The open-source version includes the full runtime and dashboard. You lose automatic scaling and managed observability, but you control data residency and avoid vendor lock-in.

For agent projects with sensitive data (healthcare, finance), self-hosting lets you keep LLM prompts and tool outputs inside your VPC.

Technical Verdict

Use Trigger.dev when:

Your agent calls a search API, gets a 429 rate limit, and you want to retry only that tool call without re-running the LLM reasoning loop that preceded it, preserving the LLM output across retries via per-await checkpoints.
You need human-in-the-loop approval workflows where an agent pauses for hours or days (e.g., waiting for a compliance officer to approve a financial transaction) without losing the conversation context or tool-call history.
Your tasks run longer than serverless timeouts (15 minutes) but complete within hours, not weeks. Examples: document processing pipelines, multi-step research agents, batch data enrichment.
You want built-in observability without stitching together CloudWatch logs. The dashboard shows which step failed, what the LLM returned, and how many retries occurred.
Your team already writes TypeScript and doesn’t need polyglot support. You avoid the operational overhead of running a Temporal cluster (6+ services, JVM tuning, event-history pruning).

Avoid Trigger.dev when:

Your agent orchestrates 15+ sequential tool calls (e.g., multi-hop research with web search, document retrieval, summarization, fact-checking). Reconnecting to the database or LLM API after each await adds latency overhead that compounds across steps. Temporal’s activity batching or serverless SQS with Lambda may be faster for high-frequency tool-calling patterns.
You need to replay historical workflows with updated code. If you fix a bug in step 3 and want to reprocess all in-flight tasks with the new logic, Temporal’s event sourcing handles this because it stores discrete events rather than serialized execution state. Trigger.dev checkpoints serialize the execution context, so code changes only affect new tasks.
Your tasks require languages other than TypeScript (Go, Python, Java). Temporal supports polyglot workflows.
Your state includes non-serializable objects (open database connections, class instances with methods, WebSocket handles). You’ll spend time refactoring to reconnect after every checkpoint.
You need sub-second task latency. Worker polling adds overhead, and reconnection patterns compound this. If your agent must respond in under 500ms, consider in-memory state with Redis or a custom event loop.

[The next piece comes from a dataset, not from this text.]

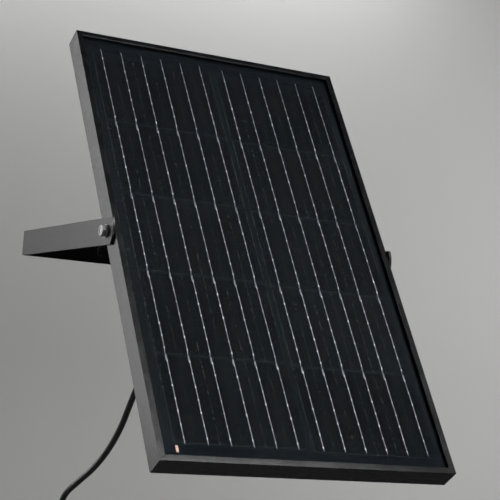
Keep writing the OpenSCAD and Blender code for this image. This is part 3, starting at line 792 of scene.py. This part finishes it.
def ribbon_strip(build, line, half, front, back):
    """A flat wire with chamfered upper corners along a line of (x, z, share of the width)."""
    points, faces = [], []
    for x, z, share in line:
        w = half * share
        left = ((-w, back), (-w, front + 0.05), (-w / 2, front))
        right = ((w / 2, front), (w, front + 0.05), (w, back))
        points += [on_panel(x + across, y, z) for across, y in left + right]
    n, count = 6, len(line)
    for i in range(count - 1):
        for j in range(n):
            k = (j + 1) % n
            faces.append((i * n + j, i * n + k, (i + 1) * n + k, (i + 1) * n + j))
    faces.append(tuple(reversed(range(n))))
    faces.append(tuple(range((count - 1) * n, count * n)))
    build.add(points, faces)


def solder_dot(build, rng, x, z):
    """A low dome of solder over the ribbon, a little uneven."""
    wide, tall = rng.uniform(0.36, 0.62), rng.uniform(0.6, 1.15)
    top = RIBBON_Y - 0.03
    points = [on_panel(x + rng.uniform(-0.08, 0.08), top, z)]
    for share, y in ((0.62, top + 0.03), (1.0, RIBBON_Y + RIBBON_T)):
        for j in range(8):
            turn = math.pi * j / 4
            points.append(on_panel(x + wide * share * math.cos(turn), y, z + tall * share * math.sin(turn)))
    faces = [(0, 1 + j, 1 + (j + 1) % 8) for j in range(8)]
    faces += [(1 + j, 9 + j, 9 + (j + 1) % 8, 1 + (j + 1) % 8) for j in range(8)]
    build.add(points, faces + [tuple(range(16, 8, -1))])


def one_ribbon(ribbons, dots, rng, x, low, high, pads, step_aside, tail):
    """A soldered ribbon with its dots, and the end that passes under the next cell up."""
    skew = rng.uniform(-0.12, 0.12)
    wave, phase = rng.uniform(0.03, 0.08), rng.uniform(0, 6.28)
    shift, lean = RIBBON_SHIFT[x > 0], RIBBON_LEAN[x > 0]
    end_step, end_height = 0.7, 3.0

    def aside(z):
        sway = skew * (z - low) / (high - low) + wave * math.sin(z / 5.3 + phase)
        sway += shift - lean * z
        return x + sway - end_step * max(0, 1 - (z - low) / end_height) * step_aside

    step = 0.9
    count = int((high - low) / step) + 1
    heights = [min(low + i * step, high) for i in range(count + 1)]
    line = [(aside(z), z, min(1, 0.55 + 0.9 * min(z - low, high - z))) for z in heights]
    ribbon_strip(ribbons, line, RIBBON_W / 2, RIBBON_Y + 0.06, RIBBON_Y + RIBBON_T)
    for pad in pads:
        solder_dot(dots, rng, aside(pad), pad)
    if tail:
        stub = [(aside(high) - 0.95 + 0.12 * k, high - 5.0 + 1.2 * k, 0.8) for k in range(5)]
        ribbon_strip(ribbons, stub, 0.2, RIBBON_Y + 0.1, RIBBON_Y + RIBBON_T)


def make_ribbons(tin, solder):
    """Six ribbons down each of the ten cells, with seven solder dots on each."""
    rng = random.Random(7)
    pad_count, pad_inset = 7, 4.6
    pad_gap = (CELL_H - 2 * pad_inset) / (pad_count - 1)
    ribbons, dots = Build(), Build()
    for column, drop in zip(COLUMN_X, COLUMN_DROP):
        for row in range(ROWS):
            start = CELLS_BOTTOM + drop + row * ROW_PITCH
            low = RIBBON_LOW if row == 0 else start + 0.3
            high = RIBBON_HIGH if row == ROWS - 1 else start + ROW_PITCH - 0.3
            for k in range(RIBBONS_PER_CELL):
                x = column + (k - (RIBBONS_PER_CELL - 1) / 2) * RIBBON_PITCH
                pads = [start + pad_inset + i * pad_gap + rng.uniform(-0.5, 0.5) for i in range(pad_count)]
                one_ribbon(ribbons, dots, rng, x, low, high, pads, min(row, 1), row < ROWS - 1)
    strips = new_piece("soldered_ribbons", ribbons.points, ribbons.faces, tin)
    domes = new_piece("solder_dots", dots.points, dots.faces, solder)
    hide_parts("tab_ribbons")
    for piece in (strips, domes):
        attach(piece, "panel")


# ------------------------------------------------------------------ the CAD nodes' looks

def dress(material, *names):
    """Gives CAD nodes a material in place of their own."""
    for name in names:
        mesh = nodes[name].data
        mesh.materials.clear()
        mesh.materials.append(material)


def dress_nodes(looks):
    """Gives every visible CAD node the look of what it is made of."""
    dress(looks["frame_z"], "frame_rail_left", "frame_rail_right")
    dress(looks["frame_x"], "frame_rail_top", "frame_rail_bottom")
    dress(looks["bracket"], "u_bracket")
    dress(looks["dark_screw"], "wall_screws", "wall_washers")
    dress(looks["steel"], "pivot_bolts", "pivot_washers", "pivot_nuts", "lid_screws", "terminal_clips")
    dress(looks["aluminium"], "corner_keys")
    dress(looks["foam"], "edge_tape", "box_gasket", "gland_seal")
    dress(looks["glass"], "front_glass")
    dress(looks["film"], "front_encapsulant")
    dress(looks["rear_film"], "rear_encapsulant")
    dress(looks["cells"], "cells_left", "cells_right")
    dress(looks["cover_film"], "collector_ribbons", "ribbon_cover", "output_tails")
    dress(looks["copper"], "copper_tab")
    dress(looks["back_film"], "back_sheet")
    dress(looks["silicone"], "box_adhesive")
    dress(looks["box"], "junction_box_base", "junction_box_lid", "terminal_block")
    dress(looks["nylon"], "gland_body", "gland_nut", "blocking_diode")
    dress(looks["boot"], "cable_boot")
    dress(looks["wire"], "inner_wires")


def soften_nodes():
    """Rounds the edges that the real pieces have rounded, by what each is made of."""
    for name in ("frame_rail_left", "frame_rail_right", "frame_rail_top", "frame_rail_bottom"):
        soften(nodes[name], 0.3)
    soften(nodes["u_bracket"], 0.3)
    for name in ("wall_screws", "wall_washers", "pivot_washers"):
        soften(nodes[name], 0.15)
    soften(nodes["pivot_bolts"], 0.22, limit=28)
    soften(nodes["junction_box_base"], 0.4)
    soften(nodes["junction_box_lid"], 0.3)
    soften(nodes["lid_screws"], 0.1)
    soften(nodes["gland_body"], 0.3)
    soften(nodes["gland_nut"], 0.35)
    soften(nodes["cable_boot"], 0.2)


# ------------------------------------------------------------------ studio

FLOOR_Z_M = -1.25
BACKDROP_Y_M = 3.4


def make_stage():
    """A pale floor that curves up into a backdrop, well clear of the object."""
    paint = studio_paint("studio_paint", (0.62, 0.62, 0.61), (0.58, 0.58, 0.575), 0.5)
    half_w, front, top, bend = 16, -16, 8, 1.2
    outline = [(front, FLOOR_Z_M)]
    for k in range(13):
        turn = math.radians(90 * k / 12)
        outline.append((
            BACKDROP_Y_M - bend + bend * math.sin(turn), FLOOR_Z_M + bend - bend * math.cos(turn)
        ))
    outline.append((BACKDROP_Y_M, top))
    points = [(x, y, z) for y, z in outline for x in (-half_w, half_w)]
    faces = [(2 * i, 2 * i + 1, 2 * i + 3, 2 * i + 2) for i in range(len(outline) - 1)]
    stage = new_piece("floor_and_backdrop", points, faces, paint)


def softbox(name, at, towards, width, height, watts, spread=180):
    """A soft rectangular light at a point, facing another, with a spread in degrees."""
    data = bpy.data.lights.new(name, "AREA")
    data.shape = "RECTANGLE"
    data.size = width
    data.size_y = height
    data.energy = watts
    data.spread = math.radians(spread)
    light = bpy.data.objects.new(name, data)
    light.location = at
    aim = Vector(towards) - Vector(at)
    light.rotation_mode = "QUATERNION"
    light.rotation_quaternion = aim.to_track_quat("-Z", "Y")
    light.visible_camera = False
    bpy.context.scene.collection.objects.link(light)


def make_lights():
    """Lamps in front, at the left and behind, over the floor and along the backdrop."""
    centre = (0, -0.15, -0.02)
    softbox("key_softbox", (0.46, -1.48, 1.26), (-0.04, -0.24, -0.12), 1.0, 0.4, 3.5, 52)
    softbox("side_softbox", (-1.85, 1.80, 0.72), centre, 1.7, 2.2, 12.5, 80)
    softbox("edge_softbox", (0.74, -2.0, -0.32), centre, 0.4, 0.4, 5)
    softbox("left_softbox", (-1.9, -0.4, 1.3), centre, 0.6, 0.6, 1)
    softbox("overhead", (-1.5, 2.0, 4.5), (-1.0, 1.0, -1.25), 4, 4, 8)
    softbox("backdrop_wash", (4.4, 0.6, 1.2), (3.0, 3.4, 0.2), 1.6, 1.2, 11, 70)
    softbox("backdrop_strip", (0.8, 2.95, 1.7), (0.8, 3.4, 1.15), 3.2, 0.25, 16.5)
    softbox("rear_softbox", (3.3, 1.7, 1.4), centre, 2.4, 2.4, 16, 80)


def make_world():
    """An even surround, whose strength differs for matt surfaces, shiny ones and the camera."""
    world = bpy.data.worlds.new("surround")
    bpy.context.scene.world = world
    world.use_nodes = True
    tree = world.node_tree
    tree.nodes.clear()
    path = tree.nodes.new("ShaderNodeLightPath")
    shader = None
    for colour, ray in (
        ((0.032, 0.034, 0.037, 1), None), ((0.17, 0.17, 0.172, 1), "Is Diffuse Ray"),
        ((0.36, 0.36, 0.36, 1), "Is Camera Ray"),
    ):
        plain = tree.nodes.new("ShaderNodeBackground")
        plain.inputs["Color"].default_value = colour
        if shader is None:
            shader = plain
            continue
        mix = tree.nodes.new("ShaderNodeMixShader")
        tree.links.new(path.outputs[ray], mix.inputs[0])
        tree.links.new(shader.outputs[0], mix.inputs[1])
        tree.links.new(plain.outputs[0], mix.inputs[2])
        shader = mix
    output = tree.nodes.new("ShaderNodeOutputWorld")
    tree.links.new(shader.outputs[0], output.inputs["Surface"])
    bpy.context.scene.view_settings.view_transform = "Standard"


# ------------------------------------------------------------------ putting it together

def make_looks():
    """Every material of the object, by a short name."""
    return {
        "frame_z": anodised_frame("anodised_upright", "z"),
        "frame_x": anodised_frame("anodised_level", "x"),
        "bracket": powder_coat(),
        "dark_screw": dark_screw_steel(),
        "steel": plated_metal("zinc_plate", (0.31, 0.31, 0.305), 0.38, (0.22, 0.225, 0.23)),
        "nickel": plated_metal("nickel_plate", (0.74, 0.73, 0.70), 0.12, (0.62, 0.61, 0.58)),
        "aluminium": mill_aluminium(),
        "foam": rubber("closed_foam", (0.018, 0.018, 0.018), 0.75),
        "boot": rubber("boot_rubber", (0.014, 0.014, 0.015), 0.48),
        "jacket": cable_jacket(),
        "glass": tempered_glass(),
        "film": clear_film(),
        "cells": silicon_cells(),
        "ribbon": tinned_ribbon("tinned_copper", (0.27, 0.275, 0.285), (0.82, 0.83, 0.84), 0.75),
        "solder": tinned_ribbon("solder_tin", (0.82, 0.83, 0.85), (0.93, 0.94, 0.95), 0.15),
        "cover_film": black_film("ribbon_cover_film", (0.0030, 0.0036, 0.0048), 0.5),
        "rear_film": black_film("rear_black_film", (0.0055, 0.0062, 0.0072), 0.5),
        "back_film": black_film("back_film", (0.0060, 0.0068, 0.0080), 0.5),
        "copper": bare_copper("bare_copper", (0.62, 0.37, 0.28), (0.46, 0.24, 0.16)),
        "silicone": silicone(),
        "box": moulded_plastic("box_moulding", (0.022, 0.022, 0.024), 0.5),
        "nylon": moulded_plastic("satin_nylon", (0.017, 0.017, 0.018), 0.42, 3.2, 0.03),
        "tie": moulded_plastic("tie_nylon_look", (0.024, 0.024, 0.026), 0.38, 2.8, 0.03),
        "wire": moulded_plastic("wire_insulation_look", (0.32, 0.025, 0.025), 0.35, 3.0, 0.02),
    }


make_camera()
looks = make_looks()
cable, cable_points = make_cable(looks["jacket"])
grip = plug_grip(looks["jacket"])
barrel = plug_barrel(looks["nickel"])
insulator = plug_insulator(looks["nylon"])
ties = make_ties(looks["tie"])
for on_cable in (grip, barrel, insulator, ties):
    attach(on_cable, "bracket")

make_ribbons(looks["ribbon"], looks["solder"])
dress_nodes(looks)
soften_nodes()

make_stage()
make_lights()
make_world()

For multi-step agent workflows requiring tool-call retries and human-in-the-loop pauses, Trigger.dev’s per-step checkpointing outperforms serverless queues but trades replay flexibility for TypeScript simplicity. If your agent needs to call 10 tools, wait for human approval, and resume hours later without losing state, this is the plumbing you need. Just watch for latency creep in high-frequency tool-calling patterns.